• **Stated exercise**:
Please set down exactly the lines of the listing below from the line containing "base_board();" through the line containing "if empty is", both lines included, leaving out all other lines.

[Object modeling scripts]
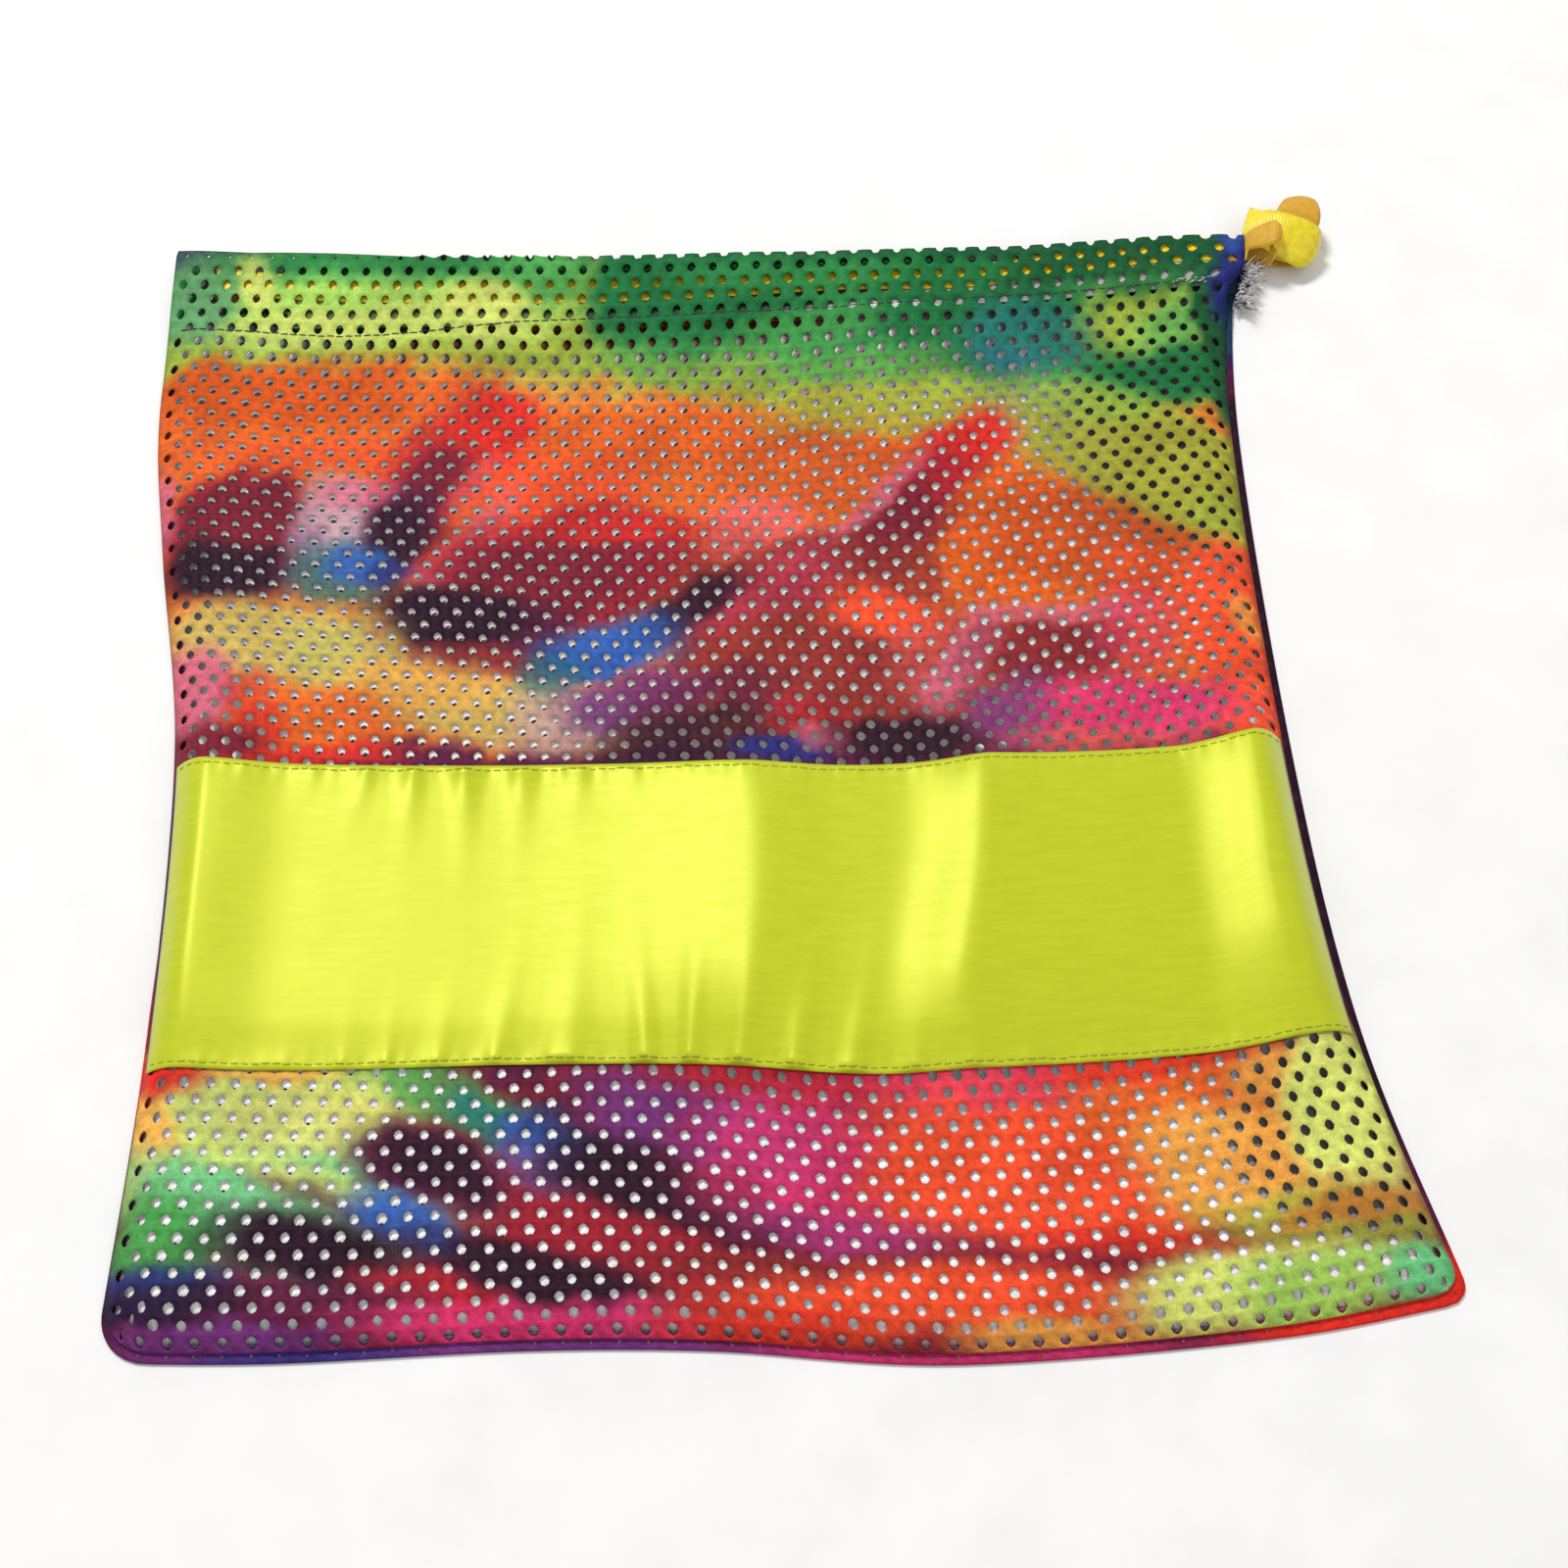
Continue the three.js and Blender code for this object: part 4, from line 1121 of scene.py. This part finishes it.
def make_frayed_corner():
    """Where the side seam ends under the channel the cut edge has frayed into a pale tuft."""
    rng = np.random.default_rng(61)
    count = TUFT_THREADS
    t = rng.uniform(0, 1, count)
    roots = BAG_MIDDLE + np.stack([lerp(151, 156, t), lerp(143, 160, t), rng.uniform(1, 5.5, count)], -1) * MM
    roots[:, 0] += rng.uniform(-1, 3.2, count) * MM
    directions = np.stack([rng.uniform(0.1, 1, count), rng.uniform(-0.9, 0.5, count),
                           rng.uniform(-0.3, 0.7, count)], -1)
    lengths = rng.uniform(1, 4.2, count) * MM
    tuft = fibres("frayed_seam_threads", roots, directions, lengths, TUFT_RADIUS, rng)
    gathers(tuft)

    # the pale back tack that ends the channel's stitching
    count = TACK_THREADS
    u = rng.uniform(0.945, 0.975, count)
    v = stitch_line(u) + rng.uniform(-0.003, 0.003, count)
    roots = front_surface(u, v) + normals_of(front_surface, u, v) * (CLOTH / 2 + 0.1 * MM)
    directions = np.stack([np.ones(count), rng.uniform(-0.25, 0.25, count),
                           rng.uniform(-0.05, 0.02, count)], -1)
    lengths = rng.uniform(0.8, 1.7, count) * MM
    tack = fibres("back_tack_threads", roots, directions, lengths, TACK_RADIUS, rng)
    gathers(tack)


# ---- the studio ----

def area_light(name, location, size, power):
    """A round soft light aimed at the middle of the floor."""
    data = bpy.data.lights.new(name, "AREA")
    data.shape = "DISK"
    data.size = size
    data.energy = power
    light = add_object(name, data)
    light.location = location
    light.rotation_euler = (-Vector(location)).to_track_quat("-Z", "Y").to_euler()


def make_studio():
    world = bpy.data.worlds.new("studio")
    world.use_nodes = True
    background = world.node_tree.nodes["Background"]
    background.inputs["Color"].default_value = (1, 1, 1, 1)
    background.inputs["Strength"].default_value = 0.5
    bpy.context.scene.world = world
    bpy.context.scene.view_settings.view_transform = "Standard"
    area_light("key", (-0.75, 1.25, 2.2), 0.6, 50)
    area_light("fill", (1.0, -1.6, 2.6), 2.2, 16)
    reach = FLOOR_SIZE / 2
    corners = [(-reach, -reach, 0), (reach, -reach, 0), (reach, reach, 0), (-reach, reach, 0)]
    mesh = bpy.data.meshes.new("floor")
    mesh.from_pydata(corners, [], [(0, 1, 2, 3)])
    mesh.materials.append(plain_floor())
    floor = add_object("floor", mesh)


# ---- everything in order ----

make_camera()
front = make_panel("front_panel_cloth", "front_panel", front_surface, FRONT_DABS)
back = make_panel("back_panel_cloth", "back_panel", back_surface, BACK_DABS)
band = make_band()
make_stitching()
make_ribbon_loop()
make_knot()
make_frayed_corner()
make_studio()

---

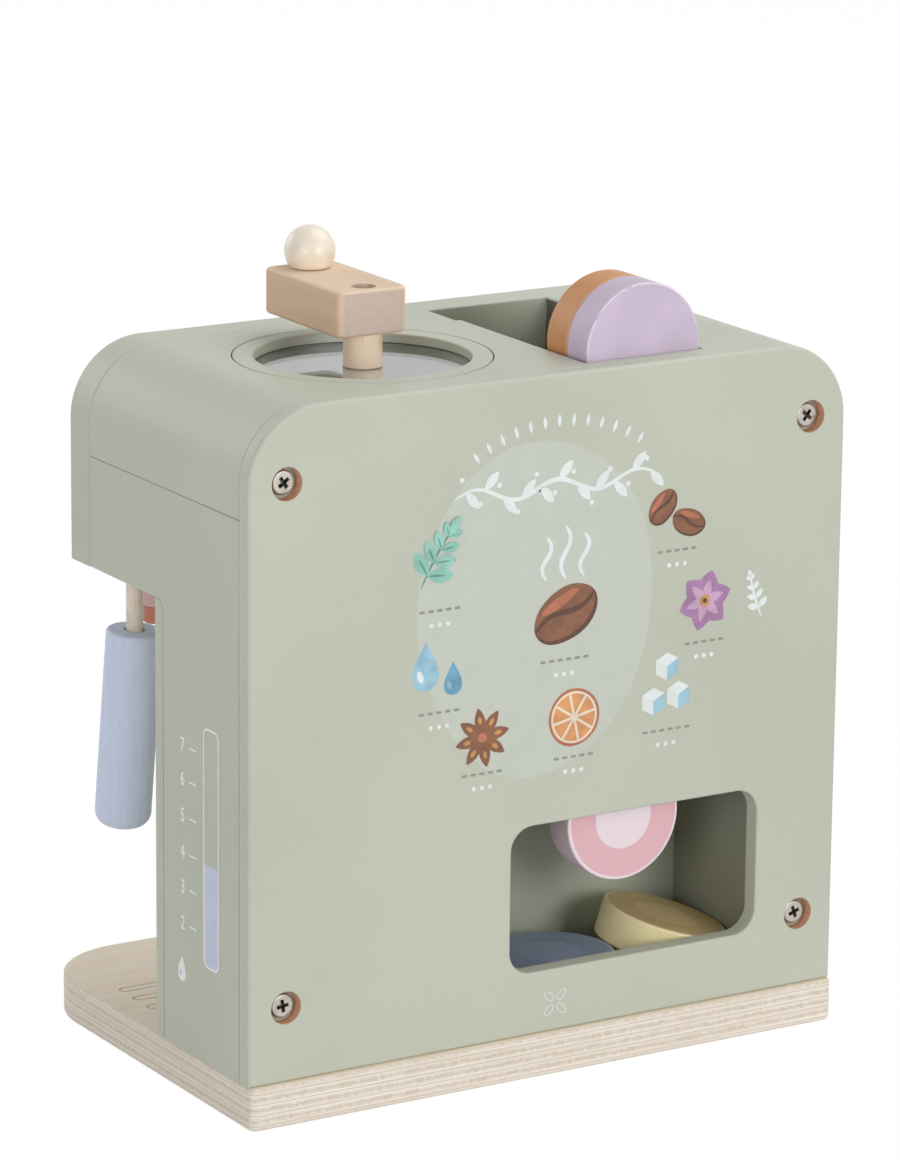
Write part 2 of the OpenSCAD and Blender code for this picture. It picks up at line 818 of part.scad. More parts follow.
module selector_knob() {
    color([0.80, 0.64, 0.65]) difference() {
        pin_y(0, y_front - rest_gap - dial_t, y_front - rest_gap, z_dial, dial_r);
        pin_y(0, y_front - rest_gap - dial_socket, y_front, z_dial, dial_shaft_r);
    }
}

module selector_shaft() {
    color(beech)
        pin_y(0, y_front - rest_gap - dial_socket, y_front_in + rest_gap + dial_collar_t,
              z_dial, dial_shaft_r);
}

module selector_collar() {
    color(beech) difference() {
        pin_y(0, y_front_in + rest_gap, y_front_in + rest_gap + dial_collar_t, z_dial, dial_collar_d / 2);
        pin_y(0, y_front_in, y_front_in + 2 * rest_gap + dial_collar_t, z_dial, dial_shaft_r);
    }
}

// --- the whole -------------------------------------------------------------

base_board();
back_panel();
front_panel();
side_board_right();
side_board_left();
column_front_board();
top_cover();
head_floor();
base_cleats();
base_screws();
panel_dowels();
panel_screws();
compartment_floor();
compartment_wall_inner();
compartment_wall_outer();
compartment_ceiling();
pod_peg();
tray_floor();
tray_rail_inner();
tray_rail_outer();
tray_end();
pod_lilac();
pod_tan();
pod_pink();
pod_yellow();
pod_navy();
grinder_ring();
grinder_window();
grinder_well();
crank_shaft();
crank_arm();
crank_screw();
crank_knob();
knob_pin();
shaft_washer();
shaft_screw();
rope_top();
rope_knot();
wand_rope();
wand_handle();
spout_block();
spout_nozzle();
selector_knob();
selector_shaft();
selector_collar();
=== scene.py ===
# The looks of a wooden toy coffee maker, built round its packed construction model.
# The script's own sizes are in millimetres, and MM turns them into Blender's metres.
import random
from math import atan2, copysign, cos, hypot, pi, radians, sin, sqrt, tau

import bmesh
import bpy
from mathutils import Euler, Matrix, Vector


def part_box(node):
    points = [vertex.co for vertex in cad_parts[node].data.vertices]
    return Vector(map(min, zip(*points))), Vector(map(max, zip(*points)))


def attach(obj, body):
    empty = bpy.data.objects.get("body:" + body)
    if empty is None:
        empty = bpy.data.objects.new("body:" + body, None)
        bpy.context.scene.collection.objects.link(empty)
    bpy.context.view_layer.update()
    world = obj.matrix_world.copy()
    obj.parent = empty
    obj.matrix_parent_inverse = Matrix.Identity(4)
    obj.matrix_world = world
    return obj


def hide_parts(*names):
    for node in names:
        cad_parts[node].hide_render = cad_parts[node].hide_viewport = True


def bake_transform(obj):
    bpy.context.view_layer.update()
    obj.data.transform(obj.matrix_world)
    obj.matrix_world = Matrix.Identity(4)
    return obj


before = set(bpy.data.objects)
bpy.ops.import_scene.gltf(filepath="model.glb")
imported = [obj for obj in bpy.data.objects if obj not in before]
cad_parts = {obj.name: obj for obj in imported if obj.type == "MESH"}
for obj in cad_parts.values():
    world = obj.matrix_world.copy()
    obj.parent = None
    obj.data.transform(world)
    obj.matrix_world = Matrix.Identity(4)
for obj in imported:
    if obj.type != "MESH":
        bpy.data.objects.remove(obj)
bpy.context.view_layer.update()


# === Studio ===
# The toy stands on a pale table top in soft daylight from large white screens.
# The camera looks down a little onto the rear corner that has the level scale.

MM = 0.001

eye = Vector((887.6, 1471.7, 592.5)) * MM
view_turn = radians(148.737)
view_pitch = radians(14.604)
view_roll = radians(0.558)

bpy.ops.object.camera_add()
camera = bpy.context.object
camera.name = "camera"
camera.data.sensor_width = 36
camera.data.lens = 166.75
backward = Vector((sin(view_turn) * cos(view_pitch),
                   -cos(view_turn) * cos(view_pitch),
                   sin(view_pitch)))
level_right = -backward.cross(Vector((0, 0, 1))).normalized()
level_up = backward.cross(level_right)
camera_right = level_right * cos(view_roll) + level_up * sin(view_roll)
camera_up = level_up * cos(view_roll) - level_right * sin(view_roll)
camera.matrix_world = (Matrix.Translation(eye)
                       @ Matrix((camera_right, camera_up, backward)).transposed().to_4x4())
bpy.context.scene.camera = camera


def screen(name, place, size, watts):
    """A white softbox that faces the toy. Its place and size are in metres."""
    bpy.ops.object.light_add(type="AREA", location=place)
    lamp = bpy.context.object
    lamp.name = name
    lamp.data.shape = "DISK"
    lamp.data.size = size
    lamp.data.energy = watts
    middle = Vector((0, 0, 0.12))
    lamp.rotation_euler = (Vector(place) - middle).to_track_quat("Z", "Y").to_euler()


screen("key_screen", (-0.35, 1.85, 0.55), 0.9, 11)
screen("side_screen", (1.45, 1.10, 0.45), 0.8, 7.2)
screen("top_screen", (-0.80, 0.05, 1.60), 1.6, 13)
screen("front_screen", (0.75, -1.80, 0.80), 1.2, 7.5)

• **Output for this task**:
base_board();
back_panel();
front_panel();
side_board_right();
side_board_left();
column_front_board();
top_cover();
head_floor();
base_cleats();
base_screws();
panel_dowels();
panel_screws();
compartment_floor();
compartment_wall_inner();
compartment_wall_outer();
compartment_ceiling();
pod_peg();
tray_floor();
tray_rail_inner();
tray_rail_outer();
tray_end();
pod_lilac();
pod_tan();
pod_pink();
pod_yellow();
pod_navy();
grinder_ring();
grinder_window();
grinder_well();
crank_shaft();
crank_arm();
crank_screw();
crank_knob();
knob_pin();
shaft_washer();
shaft_screw();
rope_top();
rope_knot();
wand_rope();
wand_handle();
spout_block();
spout_nozzle();
selector_knob();
selector_shaft();
selector_collar();
=== scene.py ===
# The looks of a wooden toy coffee maker, built round its packed construction model.
# The script's own sizes are in millimetres, and MM turns them into Blender's metres.
import random
from math import atan2, copysign, cos, hypot, pi, radians, sin, sqrt, tau

import bmesh
import bpy
from mathutils import Euler, Matrix, Vector


def part_box(node):
    points = [vertex.co for vertex in cad_parts[node].data.vertices]
    return Vector(map(min, zip(*points))), Vector(map(max, zip(*points)))


def attach(obj, body):
    empty = bpy.data.objects.get("body:" + body)
    if empty is None:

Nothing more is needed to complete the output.